St. James' work generally skirts around the fringes of "romantic elements" and while Carly does get a "love interest" over the course of the story, it's very much a secondary element with the suspense and Gothic setting taking center stage.  As creepy as I thought St. James' last book was, this one is even creepier.  As in, it left me feeling unsettled - which having cut my teeth on Nancy Drew and reading Patricia Cornwell by the age of 16 well...unsettling Wendy takes some doing.  Fell is a fictional town, but the upstate New York setting is inspired, the town locked away in time (Carly finds herself pulling old newspapers at the library because the archives haven't been digitized yet) with spotty cell reception, and seriously, No Name Motels are right up there with vans that don't have any side windows.  Creepy.

But the genius of this story is how St. James centers it on the female gaze.  This is, by far, the most interesting female-centric suspense novel I've read in a while because ALL the female characters are interesting, multi-faceted and calling the shots. Viv, realizing nothing is being done about all the murdered women that keep turning up in Fell decides to play amateur sleuth and...solves it.  The cops cannot seem to find a connection between the victims, but she does.  Carly, grieving and determined, wants answers to what happened to Aunt Viv, which means retracing her steps and stumbling across the same mystery of the murdered women.  There's Alma, the only female cop on the Fell police force, dealing with rampant 1982 sexism on the job, and relegated to the night shift because...of course she is.  She's an unvarnished straight-shooter but also kind of sly and slick, which I tend to gravitate towards in female cop and PI characters.  And then there's Marnie, a photographer getting by, occasionally doing freelance for the cops at crime scenes, and entering Viv's orbit because she was hired to tail a married woman meeting her lover at the Sun Down.  These are also women cognizant of the road blocks they face because, men.  The 1982 story line in particular.  It's enraging, but riveting to read about the women circumventing these obstacles thrown in their way.

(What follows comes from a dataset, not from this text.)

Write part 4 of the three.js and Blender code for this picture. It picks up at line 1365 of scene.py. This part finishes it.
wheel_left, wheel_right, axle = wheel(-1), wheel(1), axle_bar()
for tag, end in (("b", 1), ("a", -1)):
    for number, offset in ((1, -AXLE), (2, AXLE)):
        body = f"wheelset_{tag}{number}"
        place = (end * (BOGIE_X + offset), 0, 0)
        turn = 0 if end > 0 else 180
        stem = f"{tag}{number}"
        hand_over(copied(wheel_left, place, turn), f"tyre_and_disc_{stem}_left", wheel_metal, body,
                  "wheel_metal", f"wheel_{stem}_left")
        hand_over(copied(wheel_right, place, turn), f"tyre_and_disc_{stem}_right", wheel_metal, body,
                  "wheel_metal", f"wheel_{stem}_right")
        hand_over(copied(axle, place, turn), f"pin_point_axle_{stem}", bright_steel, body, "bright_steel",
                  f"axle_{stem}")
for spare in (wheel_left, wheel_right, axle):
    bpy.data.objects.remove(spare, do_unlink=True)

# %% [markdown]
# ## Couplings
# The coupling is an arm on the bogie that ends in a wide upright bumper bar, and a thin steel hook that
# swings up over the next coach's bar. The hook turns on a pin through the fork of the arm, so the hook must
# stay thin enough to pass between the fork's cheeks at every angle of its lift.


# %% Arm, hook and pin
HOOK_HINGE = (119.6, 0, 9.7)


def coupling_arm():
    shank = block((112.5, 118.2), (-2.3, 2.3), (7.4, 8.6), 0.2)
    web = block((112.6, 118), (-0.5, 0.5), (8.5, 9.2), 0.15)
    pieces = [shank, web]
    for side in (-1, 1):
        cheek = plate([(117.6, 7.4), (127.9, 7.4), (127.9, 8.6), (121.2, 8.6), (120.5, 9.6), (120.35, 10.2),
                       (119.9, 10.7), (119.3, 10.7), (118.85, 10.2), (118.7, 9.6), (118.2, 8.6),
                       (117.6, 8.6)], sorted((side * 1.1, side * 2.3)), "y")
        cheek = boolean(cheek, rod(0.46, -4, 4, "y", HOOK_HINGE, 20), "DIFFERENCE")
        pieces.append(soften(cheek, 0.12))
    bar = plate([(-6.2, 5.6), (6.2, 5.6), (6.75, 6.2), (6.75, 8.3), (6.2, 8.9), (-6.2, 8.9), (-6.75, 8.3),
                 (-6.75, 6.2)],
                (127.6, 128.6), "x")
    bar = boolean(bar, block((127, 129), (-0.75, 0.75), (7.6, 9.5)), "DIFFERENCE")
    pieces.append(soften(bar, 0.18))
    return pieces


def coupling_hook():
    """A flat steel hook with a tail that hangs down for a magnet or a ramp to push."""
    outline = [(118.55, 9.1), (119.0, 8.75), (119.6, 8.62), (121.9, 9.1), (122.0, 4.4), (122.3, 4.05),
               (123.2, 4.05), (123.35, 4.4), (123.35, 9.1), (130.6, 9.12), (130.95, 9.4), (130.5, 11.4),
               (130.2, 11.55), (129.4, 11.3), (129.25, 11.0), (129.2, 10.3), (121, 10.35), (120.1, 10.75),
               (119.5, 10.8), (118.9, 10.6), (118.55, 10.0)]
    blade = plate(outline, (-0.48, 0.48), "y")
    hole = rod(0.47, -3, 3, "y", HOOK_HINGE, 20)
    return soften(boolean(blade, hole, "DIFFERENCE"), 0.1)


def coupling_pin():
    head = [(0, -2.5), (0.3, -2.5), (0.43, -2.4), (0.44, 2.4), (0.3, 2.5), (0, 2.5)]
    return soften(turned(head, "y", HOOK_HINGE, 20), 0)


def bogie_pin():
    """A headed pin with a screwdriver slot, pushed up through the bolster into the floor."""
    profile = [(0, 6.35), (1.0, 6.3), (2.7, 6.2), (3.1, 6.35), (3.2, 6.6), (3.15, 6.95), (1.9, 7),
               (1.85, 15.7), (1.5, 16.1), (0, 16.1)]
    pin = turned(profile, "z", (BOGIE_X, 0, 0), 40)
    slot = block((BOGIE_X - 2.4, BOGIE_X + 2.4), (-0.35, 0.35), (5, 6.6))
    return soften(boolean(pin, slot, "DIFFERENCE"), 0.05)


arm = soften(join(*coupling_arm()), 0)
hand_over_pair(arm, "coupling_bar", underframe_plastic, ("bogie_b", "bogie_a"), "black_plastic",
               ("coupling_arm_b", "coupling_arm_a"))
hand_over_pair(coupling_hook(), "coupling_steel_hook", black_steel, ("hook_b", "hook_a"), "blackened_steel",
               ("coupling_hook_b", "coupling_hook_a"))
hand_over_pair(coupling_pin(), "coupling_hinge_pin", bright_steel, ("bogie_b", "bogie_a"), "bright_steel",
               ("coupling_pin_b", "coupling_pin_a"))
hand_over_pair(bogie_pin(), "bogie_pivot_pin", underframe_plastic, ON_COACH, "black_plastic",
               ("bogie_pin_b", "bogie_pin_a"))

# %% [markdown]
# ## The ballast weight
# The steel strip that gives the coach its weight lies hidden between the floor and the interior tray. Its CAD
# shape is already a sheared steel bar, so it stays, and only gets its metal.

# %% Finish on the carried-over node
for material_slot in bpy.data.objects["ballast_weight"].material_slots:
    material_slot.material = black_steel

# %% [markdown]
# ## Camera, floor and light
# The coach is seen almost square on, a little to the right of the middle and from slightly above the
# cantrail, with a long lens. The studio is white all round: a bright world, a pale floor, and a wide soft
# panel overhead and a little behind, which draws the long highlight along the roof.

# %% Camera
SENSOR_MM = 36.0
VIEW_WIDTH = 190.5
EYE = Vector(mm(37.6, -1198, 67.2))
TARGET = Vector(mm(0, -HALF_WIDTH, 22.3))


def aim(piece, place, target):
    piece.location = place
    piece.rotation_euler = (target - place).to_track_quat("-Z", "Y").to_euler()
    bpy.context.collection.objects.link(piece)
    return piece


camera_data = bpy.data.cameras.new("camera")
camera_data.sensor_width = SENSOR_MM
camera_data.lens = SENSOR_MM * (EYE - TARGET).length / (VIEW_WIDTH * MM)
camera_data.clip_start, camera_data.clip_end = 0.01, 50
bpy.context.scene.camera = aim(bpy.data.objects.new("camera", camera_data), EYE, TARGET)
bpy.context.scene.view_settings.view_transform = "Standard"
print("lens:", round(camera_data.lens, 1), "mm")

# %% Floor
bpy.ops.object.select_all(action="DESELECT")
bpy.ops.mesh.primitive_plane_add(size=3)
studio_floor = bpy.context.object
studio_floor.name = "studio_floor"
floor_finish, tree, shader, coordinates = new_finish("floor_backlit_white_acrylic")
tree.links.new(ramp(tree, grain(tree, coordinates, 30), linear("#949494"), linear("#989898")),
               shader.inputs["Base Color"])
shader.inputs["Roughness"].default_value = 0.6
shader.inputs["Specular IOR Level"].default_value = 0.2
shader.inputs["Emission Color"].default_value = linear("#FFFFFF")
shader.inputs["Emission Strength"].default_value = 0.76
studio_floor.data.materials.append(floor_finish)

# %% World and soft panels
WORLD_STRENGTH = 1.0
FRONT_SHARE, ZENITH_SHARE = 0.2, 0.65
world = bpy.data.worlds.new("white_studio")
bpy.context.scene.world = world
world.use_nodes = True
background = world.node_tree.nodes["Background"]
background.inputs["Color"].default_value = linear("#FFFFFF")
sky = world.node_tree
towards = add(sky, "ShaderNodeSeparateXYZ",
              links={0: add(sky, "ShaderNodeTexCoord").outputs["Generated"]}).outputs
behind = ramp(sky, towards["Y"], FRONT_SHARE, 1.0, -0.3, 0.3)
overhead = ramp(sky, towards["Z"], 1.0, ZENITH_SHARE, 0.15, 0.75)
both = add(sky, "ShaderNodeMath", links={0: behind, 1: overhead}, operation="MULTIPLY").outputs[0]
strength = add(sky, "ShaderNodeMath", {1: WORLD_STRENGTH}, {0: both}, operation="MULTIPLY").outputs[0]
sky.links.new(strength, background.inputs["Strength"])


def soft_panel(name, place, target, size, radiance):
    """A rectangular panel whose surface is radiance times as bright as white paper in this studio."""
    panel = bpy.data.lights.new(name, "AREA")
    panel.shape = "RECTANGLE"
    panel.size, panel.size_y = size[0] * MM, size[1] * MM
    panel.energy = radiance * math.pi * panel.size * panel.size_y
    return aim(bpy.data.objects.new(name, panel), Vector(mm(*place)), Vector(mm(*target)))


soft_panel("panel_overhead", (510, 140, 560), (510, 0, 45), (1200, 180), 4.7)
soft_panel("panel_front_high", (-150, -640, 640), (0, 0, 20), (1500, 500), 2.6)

If I have any gripes about this story it's that I felt the beginning was a little slow to start and the ending a little too rushed - but it's creepy, it's compelling, and it's filled with dynamite female characters working to solve the mystery and find justice.  It's not my favorite of St. James' oeuvre (which is basically splitting hairs anyway) but it's so very good.  Dark, compelling, creepy, the kind of book that keeps you up at night flipping the pages.

Final Grade = A

3 comments:

helen424 said...

I stumbled over this authors work some years ago and love her.at the moment my favourite is Other Side of Midnight but do yourself a favour and never listen to the audio book. The voices are just wrong, so so wrong. The accents are terrible. Dick van Dyke in Mary Poppins is amazing in comparion. They might not grate so much to an American listener. Anyway back to this book, I have waiting for this for a year. Woohoo

Dorine said...

That is a problem when we read her books early. This one was fun. She needs to write faster! LOL

Wendy said...

Helen424: The Other Side of Midnight is also one of my favorites - but it's so hard to choose! I loved that one and her last two books, but I have such a soft spot for Silence for the Dead because I'm a sucker for a nurse heroine. Even when said nurse heroine is an impostor :)

Dorine: I knew I was going to end up regretting reading it SO early but I simply couldn't wait.